Every line of the data must be copied exactly.
begin Dataset extract
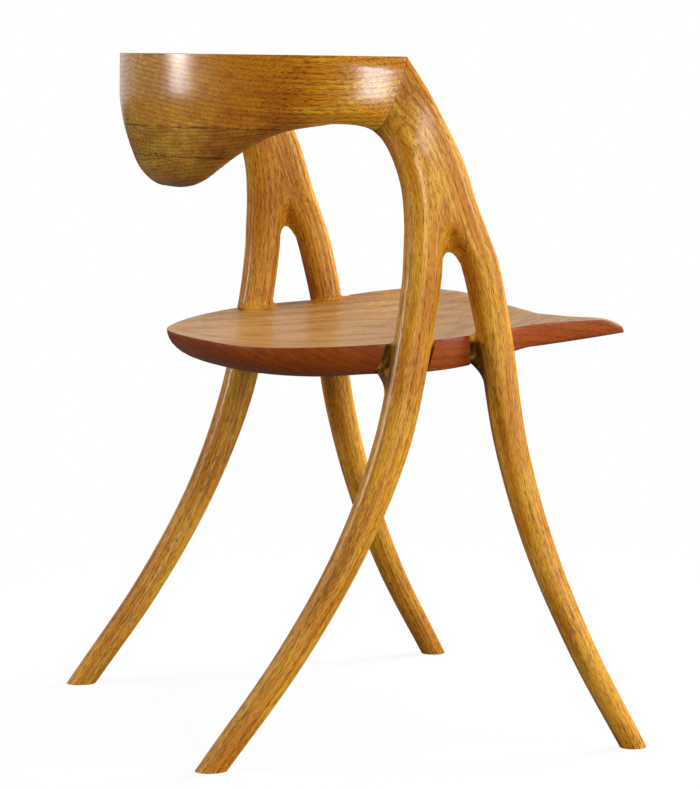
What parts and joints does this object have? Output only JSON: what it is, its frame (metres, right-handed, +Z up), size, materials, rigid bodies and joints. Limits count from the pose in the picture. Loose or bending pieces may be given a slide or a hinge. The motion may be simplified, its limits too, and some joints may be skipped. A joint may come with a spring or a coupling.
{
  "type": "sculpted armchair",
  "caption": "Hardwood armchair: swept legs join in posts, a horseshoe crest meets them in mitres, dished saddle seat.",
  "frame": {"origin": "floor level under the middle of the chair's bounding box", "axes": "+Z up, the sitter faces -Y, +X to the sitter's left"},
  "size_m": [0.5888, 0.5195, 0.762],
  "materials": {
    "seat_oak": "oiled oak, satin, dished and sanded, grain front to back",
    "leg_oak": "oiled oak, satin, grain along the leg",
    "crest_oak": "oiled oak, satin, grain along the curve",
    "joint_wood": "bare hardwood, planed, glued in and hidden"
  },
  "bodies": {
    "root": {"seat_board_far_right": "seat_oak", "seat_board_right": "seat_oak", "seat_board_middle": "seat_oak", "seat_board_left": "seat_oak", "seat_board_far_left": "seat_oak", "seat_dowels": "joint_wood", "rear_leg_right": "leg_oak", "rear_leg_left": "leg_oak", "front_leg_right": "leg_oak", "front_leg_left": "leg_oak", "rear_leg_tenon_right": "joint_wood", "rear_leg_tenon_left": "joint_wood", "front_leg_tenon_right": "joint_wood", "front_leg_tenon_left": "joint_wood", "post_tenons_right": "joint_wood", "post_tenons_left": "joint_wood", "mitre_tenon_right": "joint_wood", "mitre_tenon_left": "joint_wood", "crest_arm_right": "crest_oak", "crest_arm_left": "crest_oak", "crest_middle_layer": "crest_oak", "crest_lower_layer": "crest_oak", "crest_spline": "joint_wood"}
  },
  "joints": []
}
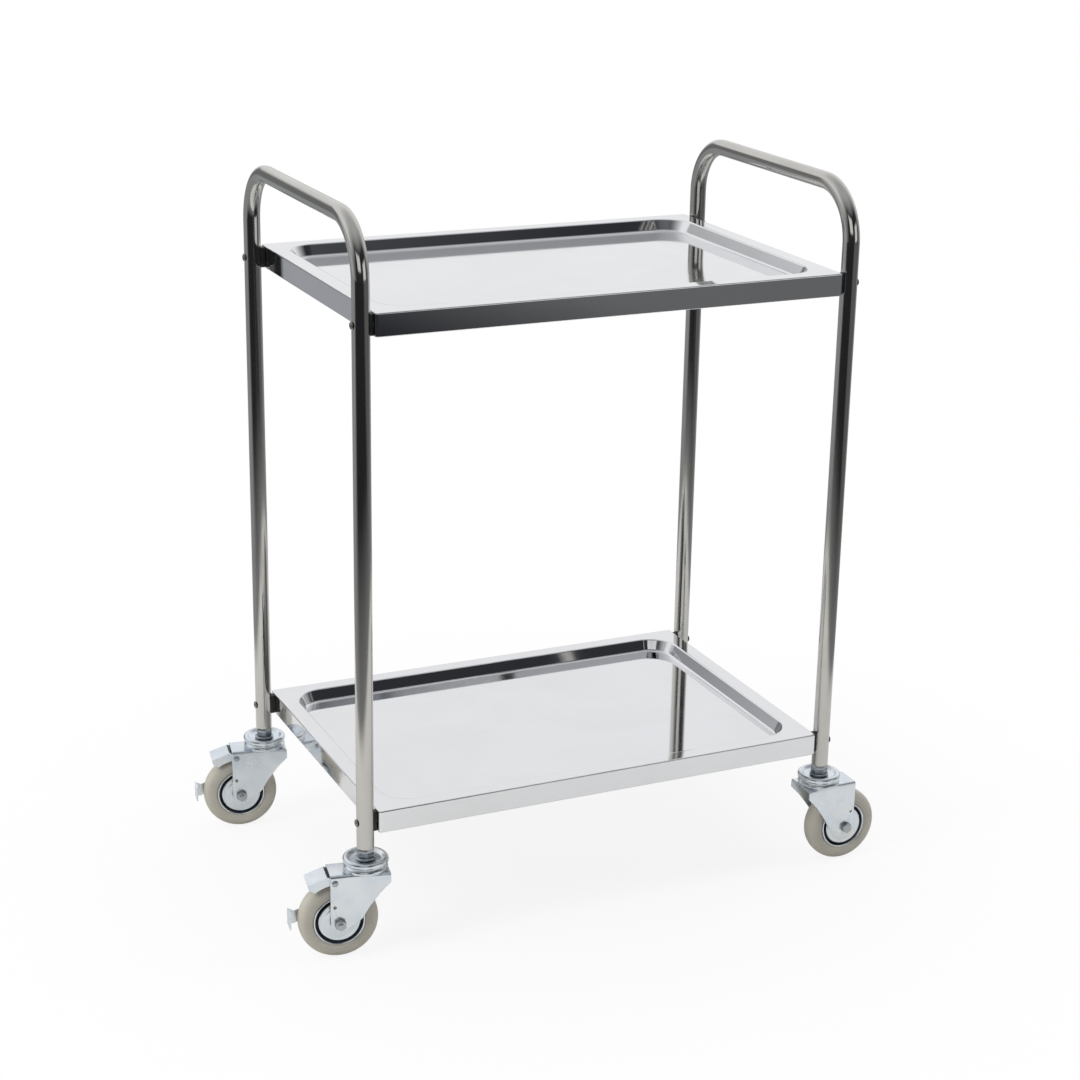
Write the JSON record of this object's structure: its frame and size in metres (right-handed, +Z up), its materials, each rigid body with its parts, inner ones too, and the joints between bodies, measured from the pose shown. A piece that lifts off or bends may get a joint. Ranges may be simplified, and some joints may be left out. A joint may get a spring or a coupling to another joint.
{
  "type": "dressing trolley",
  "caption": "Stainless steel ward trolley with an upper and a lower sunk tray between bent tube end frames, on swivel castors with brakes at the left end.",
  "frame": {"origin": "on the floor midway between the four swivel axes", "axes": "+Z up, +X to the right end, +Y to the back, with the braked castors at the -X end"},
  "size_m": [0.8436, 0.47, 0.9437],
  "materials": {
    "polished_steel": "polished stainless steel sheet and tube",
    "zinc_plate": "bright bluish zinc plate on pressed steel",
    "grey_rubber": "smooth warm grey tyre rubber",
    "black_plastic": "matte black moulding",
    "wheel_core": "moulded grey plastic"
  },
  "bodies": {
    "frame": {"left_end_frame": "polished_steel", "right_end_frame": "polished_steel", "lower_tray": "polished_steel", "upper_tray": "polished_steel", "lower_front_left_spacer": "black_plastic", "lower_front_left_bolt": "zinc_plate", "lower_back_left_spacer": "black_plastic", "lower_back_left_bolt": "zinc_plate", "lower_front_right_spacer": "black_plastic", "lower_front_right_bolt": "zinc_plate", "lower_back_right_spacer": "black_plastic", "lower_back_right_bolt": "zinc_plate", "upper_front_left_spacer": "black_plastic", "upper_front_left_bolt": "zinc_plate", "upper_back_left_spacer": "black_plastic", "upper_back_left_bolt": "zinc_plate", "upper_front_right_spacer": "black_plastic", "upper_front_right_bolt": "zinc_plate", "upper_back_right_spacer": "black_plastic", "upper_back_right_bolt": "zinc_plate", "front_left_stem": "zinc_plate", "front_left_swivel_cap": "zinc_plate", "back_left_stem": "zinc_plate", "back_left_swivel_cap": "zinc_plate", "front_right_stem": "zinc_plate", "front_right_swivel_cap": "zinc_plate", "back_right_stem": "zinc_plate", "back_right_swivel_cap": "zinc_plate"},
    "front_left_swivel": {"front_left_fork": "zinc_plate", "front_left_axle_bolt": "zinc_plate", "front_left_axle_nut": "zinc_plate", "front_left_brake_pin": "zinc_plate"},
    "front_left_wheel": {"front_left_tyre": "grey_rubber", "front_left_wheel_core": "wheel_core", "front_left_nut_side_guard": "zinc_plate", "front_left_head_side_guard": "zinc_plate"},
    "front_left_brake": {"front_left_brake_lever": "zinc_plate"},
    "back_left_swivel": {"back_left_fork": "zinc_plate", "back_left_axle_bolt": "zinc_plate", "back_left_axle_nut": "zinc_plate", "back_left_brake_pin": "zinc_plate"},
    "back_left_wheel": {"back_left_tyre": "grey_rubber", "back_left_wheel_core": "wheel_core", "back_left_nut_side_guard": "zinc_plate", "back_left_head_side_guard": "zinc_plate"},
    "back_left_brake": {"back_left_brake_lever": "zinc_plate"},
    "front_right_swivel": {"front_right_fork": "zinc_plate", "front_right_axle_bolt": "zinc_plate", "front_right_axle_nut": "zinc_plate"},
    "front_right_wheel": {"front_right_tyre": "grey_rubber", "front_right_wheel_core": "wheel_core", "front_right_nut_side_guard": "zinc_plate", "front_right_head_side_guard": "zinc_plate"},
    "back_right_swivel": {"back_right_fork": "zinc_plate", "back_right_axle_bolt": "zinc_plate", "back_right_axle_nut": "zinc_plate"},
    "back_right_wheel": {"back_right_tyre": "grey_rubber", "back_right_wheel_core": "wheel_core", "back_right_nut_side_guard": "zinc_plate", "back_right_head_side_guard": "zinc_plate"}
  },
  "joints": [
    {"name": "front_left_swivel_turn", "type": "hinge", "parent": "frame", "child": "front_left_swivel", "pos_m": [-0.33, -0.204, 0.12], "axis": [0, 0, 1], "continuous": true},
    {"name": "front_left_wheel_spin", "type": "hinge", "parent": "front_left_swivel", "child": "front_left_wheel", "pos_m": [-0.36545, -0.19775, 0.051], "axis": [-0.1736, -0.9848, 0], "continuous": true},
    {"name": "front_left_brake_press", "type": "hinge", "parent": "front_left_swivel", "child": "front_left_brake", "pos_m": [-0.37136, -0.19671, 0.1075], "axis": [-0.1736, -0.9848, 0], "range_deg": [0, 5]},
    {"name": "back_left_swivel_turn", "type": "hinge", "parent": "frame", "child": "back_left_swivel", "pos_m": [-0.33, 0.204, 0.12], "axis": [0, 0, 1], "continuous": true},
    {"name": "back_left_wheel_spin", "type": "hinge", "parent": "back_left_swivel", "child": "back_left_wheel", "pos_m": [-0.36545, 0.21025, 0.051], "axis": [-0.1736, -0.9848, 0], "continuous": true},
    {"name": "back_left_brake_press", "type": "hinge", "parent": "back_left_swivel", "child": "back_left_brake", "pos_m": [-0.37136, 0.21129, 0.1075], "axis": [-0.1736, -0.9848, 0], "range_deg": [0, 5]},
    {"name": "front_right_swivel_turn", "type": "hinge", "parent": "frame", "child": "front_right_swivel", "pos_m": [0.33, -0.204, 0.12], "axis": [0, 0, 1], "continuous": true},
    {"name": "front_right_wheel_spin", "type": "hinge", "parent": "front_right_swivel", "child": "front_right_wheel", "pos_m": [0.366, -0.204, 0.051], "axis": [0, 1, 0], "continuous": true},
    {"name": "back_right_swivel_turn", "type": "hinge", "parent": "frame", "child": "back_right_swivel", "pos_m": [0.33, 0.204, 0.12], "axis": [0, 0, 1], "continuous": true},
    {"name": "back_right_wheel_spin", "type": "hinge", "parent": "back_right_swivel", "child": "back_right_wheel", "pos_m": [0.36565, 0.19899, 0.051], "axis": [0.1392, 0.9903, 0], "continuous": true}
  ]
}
end Dataset extract
Task output:
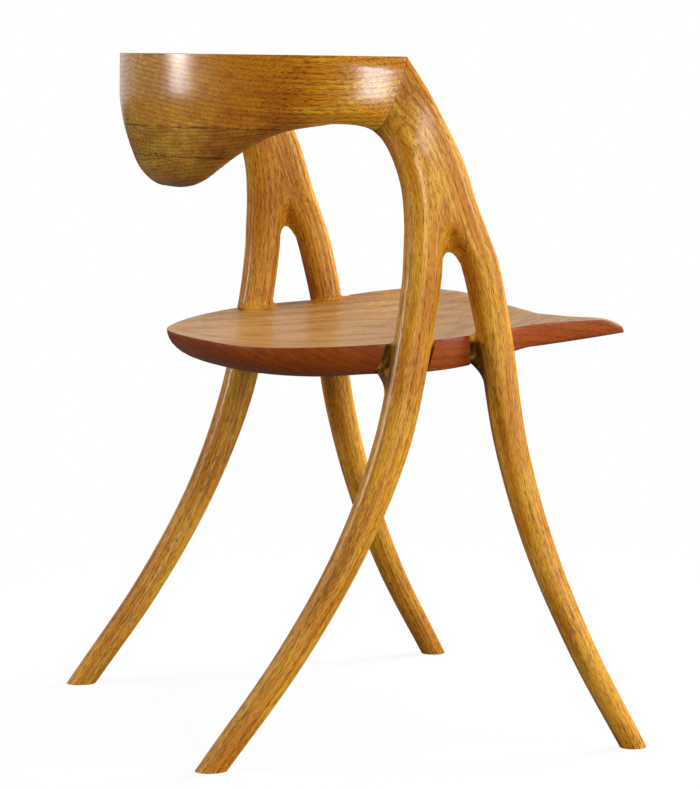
What parts and joints does this object have? Output only JSON: what it is, its frame (metres, right-handed, +Z up), size, materials, rigid bodies and joints. Limits count from the pose in the picture. Loose or bending pieces may be given a slide or a hinge. The motion may be simplified, its limits too, and some joints may be skipped. A joint may come with a spring or a coupling.
{
  "type": "sculpted armchair",
  "caption": "Hardwood armchair: swept legs join in posts, a horseshoe crest meets them in mitres, dished saddle seat.",
  "frame": {"origin": "floor level under the middle of the chair's bounding box", "axes": "+Z up, the sitter faces -Y, +X to the sitter's left"},
  "size_m": [0.5888, 0.5195, 0.762],
  "materials": {
    "seat_oak": "oiled oak, satin, dished and sanded, grain front to back",
    "leg_oak": "oiled oak, satin, grain along the leg",
    "crest_oak": "oiled oak, satin, grain along the curve",
    "joint_wood": "bare hardwood, planed, glued in and hidden"
  },
  "bodies": {
    "root": {"seat_board_far_right": "seat_oak", "seat_board_right": "seat_oak", "seat_board_middle": "seat_oak", "seat_board_left": "seat_oak", "seat_board_far_left": "seat_oak", "seat_dowels": "joint_wood", "rear_leg_right": "leg_oak", "rear_leg_left": "leg_oak", "front_leg_right": "leg_oak", "front_leg_left": "leg_oak", "rear_leg_tenon_right": "joint_wood", "rear_leg_tenon_left": "joint_wood", "front_leg_tenon_right": "joint_wood", "front_leg_tenon_left": "joint_wood", "post_tenons_right": "joint_wood", "post_tenons_left": "joint_wood", "mitre_tenon_right": "joint_wood", "mitre_tenon_left": "joint_wood", "crest_arm_right": "crest_oak", "crest_arm_left": "crest_oak", "crest_middle_layer": "crest_oak", "crest_lower_layer": "crest_oak", "crest_spline": "joint_wood"}
  },
  "joints": []
}
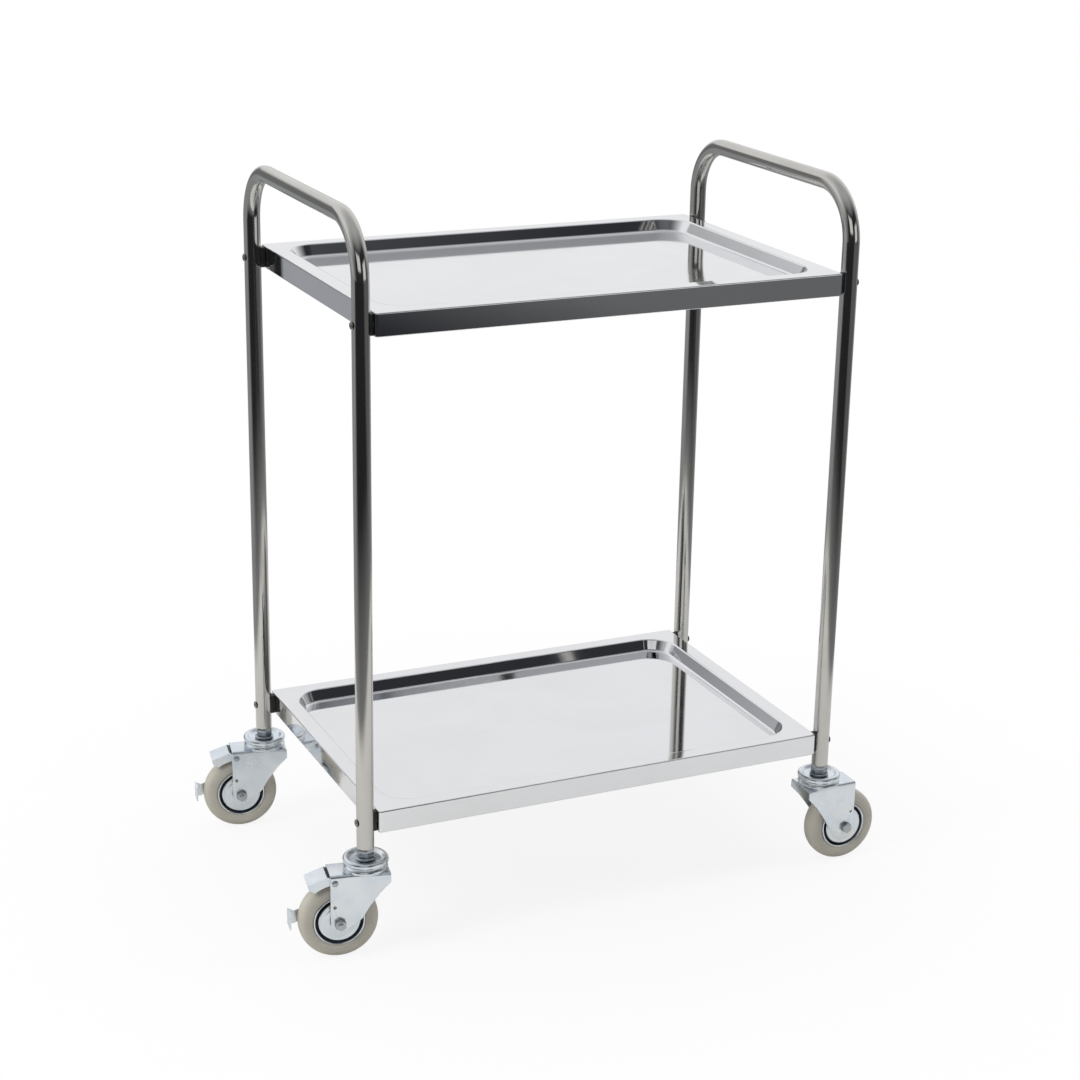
Write the JSON record of this object's structure: its frame and size in metres (right-handed, +Z up), its materials, each rigid body with its parts, inner ones too, and the joints between bodies, measured from the pose shown. A piece that lifts off or bends may get a joint. Ranges may be simplified, and some joints may be left out. A joint may get a spring or a coupling to another joint.
{
  "type": "dressing trolley",
  "caption": "Stainless steel ward trolley with an upper and a lower sunk tray between bent tube end frames, on swivel castors with brakes at the left end.",
  "frame": {"origin": "on the floor midway between the four swivel axes", "axes": "+Z up, +X to the right end, +Y to the back, with the braked castors at the -X end"},
  "size_m": [0.8436, 0.47, 0.9437],
  "materials": {
    "polished_steel": "polished stainless steel sheet and tube",
    "zinc_plate": "bright bluish zinc plate on pressed steel",
    "grey_rubber": "smooth warm grey tyre rubber",
    "black_plastic": "matte black moulding",
    "wheel_core": "moulded grey plastic"
  },
  "bodies": {
    "frame": {"left_end_frame": "polished_steel", "right_end_frame": "polished_steel", "lower_tray": "polished_steel", "upper_tray": "polished_steel", "lower_front_left_spacer": "black_plastic", "lower_front_left_bolt": "zinc_plate", "lower_back_left_spacer": "black_plastic", "lower_back_left_bolt": "zinc_plate", "lower_front_right_spacer": "black_plastic", "lower_front_right_bolt": "zinc_plate", "lower_back_right_spacer": "black_plastic", "lower_back_right_bolt": "zinc_plate", "upper_front_left_spacer": "black_plastic", "upper_front_left_bolt": "zinc_plate", "upper_back_left_spacer": "black_plastic", "upper_back_left_bolt": "zinc_plate", "upper_front_right_spacer": "black_plastic", "upper_front_right_bolt": "zinc_plate", "upper_back_right_spacer": "black_plastic", "upper_back_right_bolt": "zinc_plate", "front_left_stem": "zinc_plate", "front_left_swivel_cap": "zinc_plate", "back_left_stem": "zinc_plate", "back_left_swivel_cap": "zinc_plate", "front_right_stem": "zinc_plate", "front_right_swivel_cap": "zinc_plate", "back_right_stem": "zinc_plate", "back_right_swivel_cap": "zinc_plate"},
    "front_left_swivel": {"front_left_fork": "zinc_plate", "front_left_axle_bolt": "zinc_plate", "front_left_axle_nut": "zinc_plate", "front_left_brake_pin": "zinc_plate"},
    "front_left_wheel": {"front_left_tyre": "grey_rubber", "front_left_wheel_core": "wheel_core", "front_left_nut_side_guard": "zinc_plate", "front_left_head_side_guard": "zinc_plate"},
    "front_left_brake": {"front_left_brake_lever": "zinc_plate"},
    "back_left_swivel": {"back_left_fork": "zinc_plate", "back_left_axle_bolt": "zinc_plate", "back_left_axle_nut": "zinc_plate", "back_left_brake_pin": "zinc_plate"},
    "back_left_wheel": {"back_left_tyre": "grey_rubber", "back_left_wheel_core": "wheel_core", "back_left_nut_side_guard": "zinc_plate", "back_left_head_side_guard": "zinc_plate"},
    "back_left_brake": {"back_left_brake_lever": "zinc_plate"},
    "front_right_swivel": {"front_right_fork": "zinc_plate", "front_right_axle_bolt": "zinc_plate", "front_right_axle_nut": "zinc_plate"},
    "front_right_wheel": {"front_right_tyre": "grey_rubber", "front_right_wheel_core": "wheel_core", "front_right_nut_side_guard": "zinc_plate", "front_right_head_side_guard": "zinc_plate"},
    "back_right_swivel": {"back_right_fork": "zinc_plate", "back_right_axle_bolt": "zinc_plate", "back_right_axle_nut": "zinc_plate"},
    "back_right_wheel": {"back_right_tyre": "grey_rubber", "back_right_wheel_core": "wheel_core", "back_right_nut_side_guard": "zinc_plate", "back_right_head_side_guard": "zinc_plate"}
  },
  "joints": [
    {"name": "front_left_swivel_turn", "type": "hinge", "parent": "frame", "child": "front_left_swivel", "pos_m": [-0.33, -0.204, 0.12], "axis": [0, 0, 1], "continuous": true},
    {"name": "front_left_wheel_spin", "type": "hinge", "parent": "front_left_swivel", "child": "front_left_wheel", "pos_m": [-0.36545, -0.19775, 0.051], "axis": [-0.1736, -0.9848, 0], "continuous": true},
    {"name": "front_left_brake_press", "type": "hinge", "parent": "front_left_swivel", "child": "front_left_brake", "pos_m": [-0.37136, -0.19671, 0.1075], "axis": [-0.1736, -0.9848, 0], "range_deg": [0, 5]},
    {"name": "back_left_swivel_turn", "type": "hinge", "parent": "frame", "child": "back_left_swivel", "pos_m": [-0.33, 0.204, 0.12], "axis": [0, 0, 1], "continuous": true},
    {"name": "back_left_wheel_spin", "type": "hinge", "parent": "back_left_swivel", "child": "back_left_wheel", "pos_m": [-0.36545, 0.21025, 0.051], "axis": [-0.1736, -0.9848, 0], "continuous": true},
    {"name": "back_left_brake_press", "type": "hinge", "parent": "back_left_swivel", "child": "back_left_brake", "pos_m": [-0.37136, 0.21129, 0.1075], "axis": [-0.1736, -0.9848, 0], "range_deg": [0, 5]},
    {"name": "front_right_swivel_turn", "type": "hinge", "parent": "frame", "child": "front_right_swivel", "pos_m": [0.33, -0.204, 0.12], "axis": [0, 0, 1], "continuous": true},
    {"name": "front_right_wheel_spin", "type": "hinge", "parent": "front_right_swivel", "child": "front_right_wheel", "pos_m": [0.366, -0.204, 0.051], "axis": [0, 1, 0], "continuous": true},
    {"name": "back_right_swivel_turn", "type": "hinge", "parent": "frame", "child": "back_right_swivel", "pos_m": [0.33, 0.204, 0.12], "axis": [0, 0, 1], "continuous": true},
    {"name": "back_right_wheel_spin", "type": "hinge", "parent": "back_right_swivel", "child": "back_right_wheel", "pos_m": [0.36565, 0.19899, 0.051], "axis": [0.1392, 0.9903, 0], "continuous": true}
  ]
}